Homo amphibolos. Человек двусмысленный. Археология сознания (Агранович, Березин) - страница 140
Оживший ребенок смеется, и смех здесь явно маркирует его оживление, является признаком жизни, а присутствующие воспринимают свершившееся чудо как своеобразное воплощение слова в жест ("Его слово становится деянием").
В том же апокрифе смеется и сам мальчик Иисус. Иосиф решает, что наступила пора учить Иисуса грамоте. Он ведет его к учителю. Но Иисус в ходе изучения греческого алфавита ставит учителя в ситуацию двойного послания, предлагая ему раскрыть глубинный, потаенный второй смысл буквы "альфа". И когда учитель с возмущением отказывается, Иисус раскрывает ему тайный смысл буквы "бета", уже известный ученику.
И учитель рассердился и ударил Его по голове.
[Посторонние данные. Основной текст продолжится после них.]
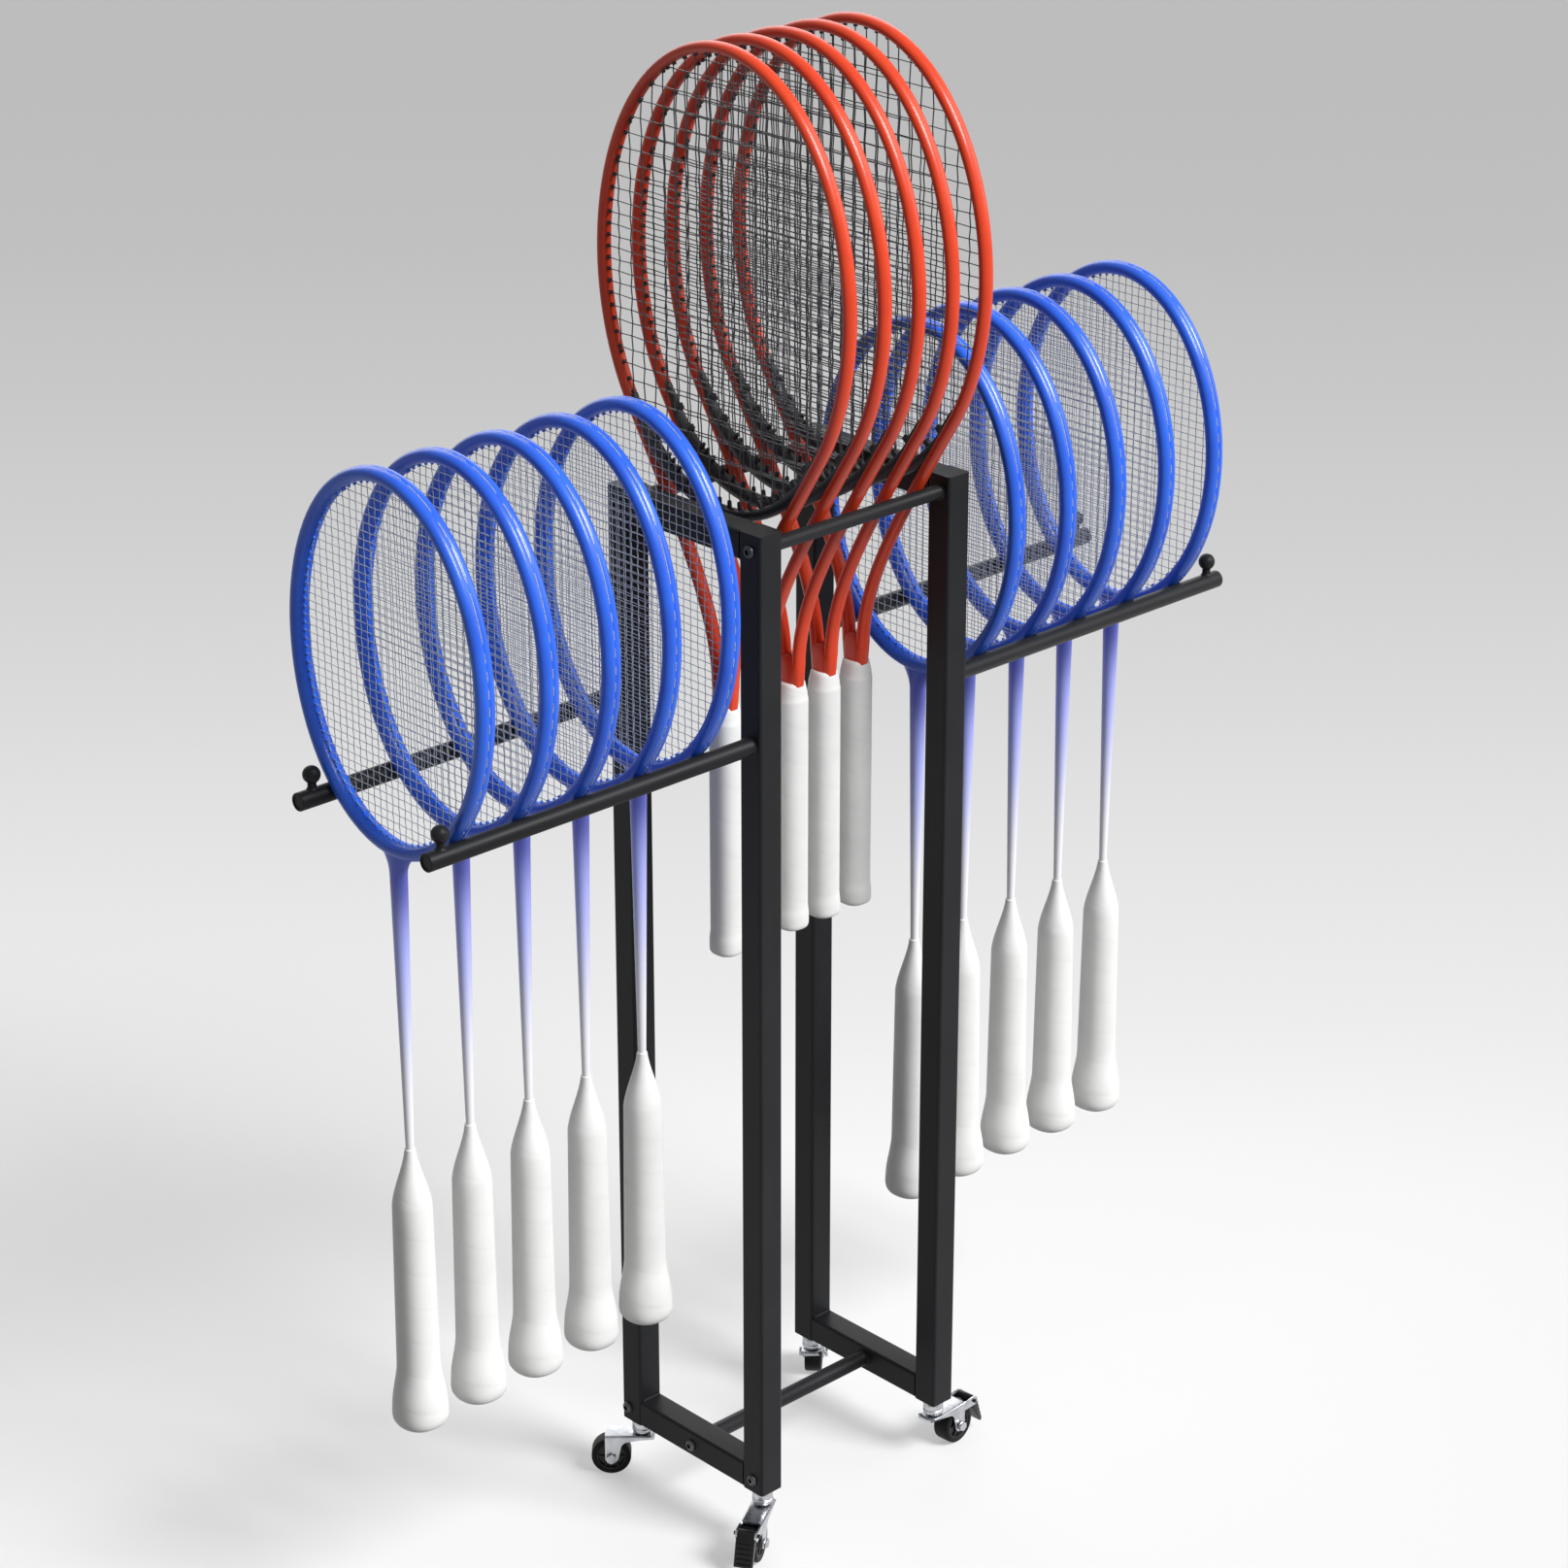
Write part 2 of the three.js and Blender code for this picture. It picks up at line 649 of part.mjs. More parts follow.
// Handle with its grip, collar and butt, and the socket for the stub.
function tennisGrip() {
  const bottom = tennisHeadHeight / 2 - tennisLength;
  const chamfer = (tennisButt - tennisGripWidth) / 2;
  const handle = loft(
    [
      [bottom, tennisButt - 2 * chamfer, tennisButt - 2 * chamfer],
      [bottom + chamfer, tennisButt, tennisButt],
      [bottom + tennisButtHeight, tennisButt, tennisButt],
      [bottom + 2 * tennisButtHeight, tennisGripWidth, tennisGripWidth],
      [tennisGripTop - tennisCollarHeight, tennisGripWidth, tennisGripWidth],
      [tennisGripTop, tennisGripCollar, tennisGripCollar],
    ],
    handleSides,
  );
  const bore = tennisStubDiameter + 2 * fitClearance;
  const socket = loft(
    [
      [tennisGripTop - tennisStubDepth - fitClearance, bore, bore],
      [tennisGripTop + overrun, bore, bore],
    ],
    handleSides,
  );
  return solid(handle).subtract(solid(socket));
}

// The assembly.
const stand = new THREE.Group();
const postX = (frameSpan - tubeSize) / 2;
const sides = { left: -1, right: 1 };
const ends = { front: -1, back: 1 };

// Adds a piece and places it.
function place(parent, name, body, material, x, y, z, turn = 0) {
  const mesh = piece(name, body, material);
  mesh.position.set(x, y, z);
  mesh.rotation.z = radians(turn);
  parent.add(mesh);
}

const postBody = post();
const railBody = rail();
const armBody = arm();
const stemBody = casterStem();
const wheelBody = casterWheel();
const pedalBody = brakePedal();

for (const [side, sign] of Object.entries(sides)) {
  const x = sign * postX;
  place(stand, `${side}_top_rail`, railBody, powderCoat, x, 0, frameTop - tubeSize / 2);
  place(stand, `${side}_bottom_rail`, railBody, powderCoat, x, 0, casterHeight + tubeSize / 2);

  for (const [end, way] of Object.entries(ends)) {
    const y = way * barY;
    const corner = `${side}_${end}`;
    place(stand, `${corner}_post`, postBody, powderCoat, x, y, casterHeight);
    place(stand, `${corner}_arm`, armBody, powderCoat, (sign * frameSpan) / 2, y, armHeight, sign < 0 ? 180 : 0);

    place(stand, `${corner}_caster_stem`, stemBody, zinc, x, y, 0);
    const caster = new THREE.Group();
    caster.position.set(x, y, 0);
    caster.rotation.z = radians(casterHeading[corner]);
    const braked = brakedCasters.includes(corner);
    place(caster, `${corner}_caster_fork`, casterFork(braked), zinc, 0, 0, 0);
    place(caster, `${corner}_caster_wheel`, wheelBody, tread, 0, 0, 0);
    if (braked) place(caster, `${corner}_brake_pedal`, pedalBody, pedalPlastic, 0, 0, 0);
    stand.add(caster);
  }
}

const barLength = frameSpan - 2 * tubeSize;
const topBarBody = solid(roundBar(topBarDiameter, barLength, barSides));
for (const [end, way] of Object.entries(ends)) {
  place(stand, `${end}_top_bar`, topBarBody, powderCoat, -barLength / 2, way * barY, topBarZ);
}
const crossbarBody = solid(roundBar(crossbarDiameter, barLength, barSides));
place(stand, 'bottom_crossbar', crossbarBody, powderCoat, -barLength / 2, 0, casterHeight + tubeSize / 2);

// Rows of rackets, numbered along x, each from its first racket to its last.
const armRoot = frameSpan / 2;
const armTip = armRoot + armLength;
const badminton = { height: badmintonSeat, frame: badmintonFrame(), grip: badmintonGrip(), lacquer: blueLacquer };
const tennis = { height: tennisSeat, frame: tennisFrame(), grip: tennisGrip(), lacquer: redLacquer };
const rows = {
  left: { first: leftRowMargin - armTip, last: -armRoot - leftRowInset, ...badminton },
  right: { first: armRoot + rightRowInset, last: armTip - rightRowMargin, ...badminton },
  top: { first: topRowInset - barLength / 2, last: barLength / 2 - topRowMargin - tennisButt / 2, ...tennis },
};

for (const [row, { first, last, height, frame, grip, lacquer }] of Object.entries(rows)) {
  for (let i = 0; i < rowCount; i += 1) {
    const x = first + ((last - first) * i) / (rowCount - 1);
    place(stand, `${row}_racket_${i + 1}`, frame, lacquer, x, 0, height);
    place(stand, `${row}_grip_${i + 1}`, grip, whiteGrip, x, 0, height);
  }
}

export default stand;
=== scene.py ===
"""Looks for a racket display stand on casters with the rackets that it carries.

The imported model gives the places. The square tubes of the stand stay as they
are and get their powder coat here. The round bars, the casters and the rackets
are modelled again with round sections, dense string beds, grommets and worn
finishes, and the bolts and the weld seams are added. Lengths are in metres, +Z
is up, and the stand faces -Y.
"""

import logging
import math
from dataclasses import dataclass
from enum import Enum
from typing import Callable, Iterable, Optional, Sequence, Union

import bmesh
import bpy
from mathutils import Euler, Matrix, Vector

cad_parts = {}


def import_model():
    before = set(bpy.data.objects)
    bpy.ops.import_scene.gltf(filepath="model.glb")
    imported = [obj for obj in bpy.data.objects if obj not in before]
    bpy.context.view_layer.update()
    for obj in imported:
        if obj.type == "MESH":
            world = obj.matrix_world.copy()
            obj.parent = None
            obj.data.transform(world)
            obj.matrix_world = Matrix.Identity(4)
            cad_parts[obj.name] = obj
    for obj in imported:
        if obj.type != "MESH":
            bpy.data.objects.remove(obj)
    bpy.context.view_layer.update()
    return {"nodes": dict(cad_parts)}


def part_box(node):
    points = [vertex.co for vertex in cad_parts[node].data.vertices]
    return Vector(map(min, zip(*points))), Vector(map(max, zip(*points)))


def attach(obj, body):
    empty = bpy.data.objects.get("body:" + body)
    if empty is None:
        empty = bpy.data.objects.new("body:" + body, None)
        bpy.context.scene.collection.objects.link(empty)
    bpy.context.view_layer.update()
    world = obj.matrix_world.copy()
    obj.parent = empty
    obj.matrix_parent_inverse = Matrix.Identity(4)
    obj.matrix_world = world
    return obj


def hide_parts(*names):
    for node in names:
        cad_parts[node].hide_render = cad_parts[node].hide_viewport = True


log = logging.getLogger("racket_stand")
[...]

И мальчик почувствовал боль и проклял его, и тот бездыханный упал на землю[117].
Иосиф приказывает Марии запереть Иисуса дома: "Не пускай Его за дверь, ибо каждый, кто вызывает Его гнев, умирает". Через некоторое время Иисус сам отправляется в другую школу, к другому учителю. Он взял книгу с подставки, но не читая
раскрыл уста, и стал говорить от святого Духа, и учил тех, кто стоял вокруг. И большая толпа стояла вокруг, дивясь благодати Его поучения и мудрости Его слов, какие, будучи ребенком, Он извлекал.
Иосиф в ужасе бежит в школу, чтобы защитить учителя, подвергшегося опасности, но учитель говорит, что оценил благодать и мудрость ученика.
И когда мальчик услышал эти слова, он тот час засмеялся громко и сказал: "Раз ты говорил и свидетельствовал истинно, ради тебя тот, кто был поражен, исцелится. И тот час другой учитель был исцелен[118].
Таким образом, Христос смеется, не просто радуясь почтительным словам или тому, что он понят и признан учителем и людьми, — он смеется потому, что совершает акт оживления убитого им учителя. Следовательно, смеющийся Христос в христианской культуре присутствует, а Христос несмеющийся — фигура полностью канонизированная, официозная.
Князь Мышкин в романе "Идиот" — фигура смеющаяся. Он не только постоянно попадает в смеховые ситуации, но и сам смеется, признавая за собой черты смехового героя, смешного человека. Он Идиот, обладающий разумом, то есть почти юродивый, а это — своеобразное соединение шута и святого, по крайней мере, такая фигура православной культуры, которая постоянно провоцирует шутовскими действиями смех, в идеале ожидая от толпы слез и раскаяния. Юродивый — фигура крайне двойственная. Однако кардинальное, сущностное противоречие образа князя Мышкина заключается, на наш взгляд, не в этом.
Если первоначальный замысел Ф.М. Достоевского заключался в том, чтобы показать второе пришествие Христа на Землю, Христа, воплотившегося на этот раз не в личности сына иудея-плотника, простолюдина весьма благородного происхождения, одного из отдаленных, обедневших потомков царского рода Давида, жившего на закате античного мира на окраине Римской империи, а в последнего представителя обнищавшего знатнейшего русского княжеского рода, живущего на переломе русской истории и русского сознания, на окраине Европы, то замысел явно не удался. Это произошло потому, что Христос сам — Логос (Слово). Главная его задача — прийти в мир, чтобы быть услышанным и понятым. Если Христос — Логос, то речения князя Мышкина (а роман Достоевского изобилует его монологами и диалогами) — это, если можно так выразиться, Мифос, беспорядочное звукоизвержение, лишенное еще понятийной определенности и четкости, только устремленное к преобразованию в Слово. Постоянно проповедуя, князь сам понимает, что сказанное им, в силу рокового несоответствия слова и жеста, не может быть адекватно воспринято людьми. Он не проповедник, вносящий ясность в умы, передающий людям суть своего учения, свой "Завет", а "палач" двойного послания, ставящий свои "жертвы" в логический тупик и вынуждающий их искать из него выход "правый", "шизофреноподобный" (например, как Настасья Филипповна), или "левый", свободный, личностный, ответственный (например, как Аглая), или снимать тупик и путаницу двойного послания смехом. Так происходит своеобразная подмена, и, если отвлечься от сознательного намерения Мышкина, то деяния, которые он творит, это деяния не Христа, но Антихриста. Вообще, мы невольно приходим к выводу, что для Достоевского двойное послание является и одним из основных объектов художественного изображения, и ведущим способом общения с читателем. По крайней мере, многие его произведения могут быть, по нашему мнению, прочитаны как двойные послания, адресованные непосредственно читателю, да и всему человечеству.